### Material to process:
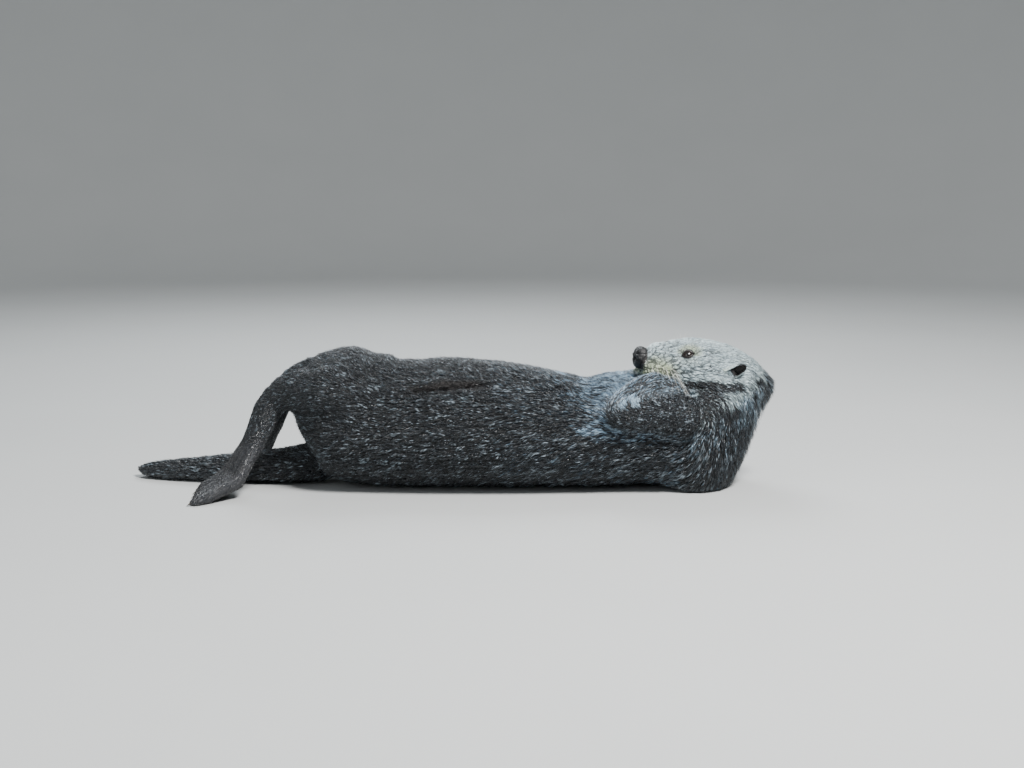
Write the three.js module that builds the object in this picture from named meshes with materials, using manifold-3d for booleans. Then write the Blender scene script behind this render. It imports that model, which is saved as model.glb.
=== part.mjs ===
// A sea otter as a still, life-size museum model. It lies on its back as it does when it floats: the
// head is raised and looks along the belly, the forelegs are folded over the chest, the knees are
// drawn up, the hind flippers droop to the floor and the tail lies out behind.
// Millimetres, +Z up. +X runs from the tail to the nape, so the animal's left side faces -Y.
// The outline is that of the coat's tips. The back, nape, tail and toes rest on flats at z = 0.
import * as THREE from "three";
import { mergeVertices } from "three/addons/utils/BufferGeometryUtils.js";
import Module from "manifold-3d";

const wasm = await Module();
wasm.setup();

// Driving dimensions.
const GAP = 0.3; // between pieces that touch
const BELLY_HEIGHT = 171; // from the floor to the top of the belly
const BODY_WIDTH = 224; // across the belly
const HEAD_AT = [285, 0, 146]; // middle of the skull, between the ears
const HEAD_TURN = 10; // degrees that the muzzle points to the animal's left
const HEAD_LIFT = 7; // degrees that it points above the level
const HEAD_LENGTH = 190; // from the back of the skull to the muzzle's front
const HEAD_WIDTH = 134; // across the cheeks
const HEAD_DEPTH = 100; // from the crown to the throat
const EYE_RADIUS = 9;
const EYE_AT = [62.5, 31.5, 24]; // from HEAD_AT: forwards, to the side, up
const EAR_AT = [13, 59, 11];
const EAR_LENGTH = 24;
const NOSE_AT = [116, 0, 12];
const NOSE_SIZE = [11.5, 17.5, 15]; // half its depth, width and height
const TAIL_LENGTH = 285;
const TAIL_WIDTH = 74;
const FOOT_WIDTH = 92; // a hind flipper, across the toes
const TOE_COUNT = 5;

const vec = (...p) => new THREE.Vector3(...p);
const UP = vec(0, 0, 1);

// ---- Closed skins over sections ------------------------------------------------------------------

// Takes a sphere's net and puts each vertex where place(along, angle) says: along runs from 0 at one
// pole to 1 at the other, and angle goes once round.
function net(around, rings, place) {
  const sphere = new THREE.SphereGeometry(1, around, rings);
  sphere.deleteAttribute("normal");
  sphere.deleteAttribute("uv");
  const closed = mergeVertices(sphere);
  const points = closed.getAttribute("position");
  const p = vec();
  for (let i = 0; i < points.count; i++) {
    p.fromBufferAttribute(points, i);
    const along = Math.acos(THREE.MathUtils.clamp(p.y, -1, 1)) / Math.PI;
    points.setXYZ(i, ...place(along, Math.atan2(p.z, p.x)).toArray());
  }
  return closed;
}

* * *

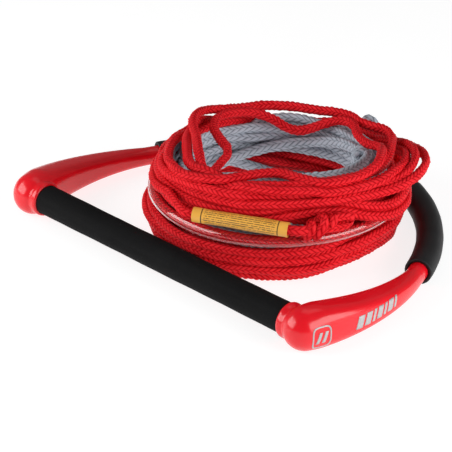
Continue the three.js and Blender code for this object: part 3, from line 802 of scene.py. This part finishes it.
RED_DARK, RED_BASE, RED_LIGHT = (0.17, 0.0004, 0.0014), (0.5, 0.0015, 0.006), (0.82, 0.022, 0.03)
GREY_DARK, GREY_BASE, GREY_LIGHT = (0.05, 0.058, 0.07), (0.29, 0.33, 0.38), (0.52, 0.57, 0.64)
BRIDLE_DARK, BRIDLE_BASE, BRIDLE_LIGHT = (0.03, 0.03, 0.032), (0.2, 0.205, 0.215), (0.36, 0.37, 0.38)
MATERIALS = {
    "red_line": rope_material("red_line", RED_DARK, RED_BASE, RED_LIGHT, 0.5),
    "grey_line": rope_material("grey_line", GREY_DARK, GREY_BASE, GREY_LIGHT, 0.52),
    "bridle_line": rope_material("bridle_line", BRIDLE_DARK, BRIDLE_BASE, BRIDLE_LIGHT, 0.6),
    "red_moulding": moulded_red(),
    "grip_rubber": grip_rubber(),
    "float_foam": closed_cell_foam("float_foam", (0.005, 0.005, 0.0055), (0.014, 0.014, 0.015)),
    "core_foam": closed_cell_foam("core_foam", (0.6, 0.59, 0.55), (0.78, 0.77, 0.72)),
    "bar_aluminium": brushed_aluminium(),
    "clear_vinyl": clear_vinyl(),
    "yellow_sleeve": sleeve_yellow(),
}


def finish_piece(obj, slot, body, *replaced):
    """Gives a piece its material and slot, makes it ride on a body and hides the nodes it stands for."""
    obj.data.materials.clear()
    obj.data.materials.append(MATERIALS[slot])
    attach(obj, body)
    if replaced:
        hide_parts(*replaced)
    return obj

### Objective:
Reproduce, without alteration, solely the lines beginning at the line that includes "Write the three.js" and ending at the line that includes "import Module from", both lines included.

### Result:
Write the three.js module that builds the object in this picture from named meshes with materials, using manifold-3d for booleans. Then write the Blender scene script behind this render. It imports that model, which is saved as model.glb.
=== part.mjs ===
// A sea otter as a still, life-size museum model. It lies on its back as it does when it floats: the
// head is raised and looks along the belly, the forelegs are folded over the chest, the knees are
// drawn up, the hind flippers droop to the floor and the tail lies out behind.
// Millimetres, +Z up. +X runs from the tail to the nape, so the animal's left side faces -Y.
// The outline is that of the coat's tips. The back, nape, tail and toes rest on flats at z = 0.
import * as THREE from "three";
import { mergeVertices } from "three/addons/utils/BufferGeometryUtils.js";
import Module from "manifold-3d";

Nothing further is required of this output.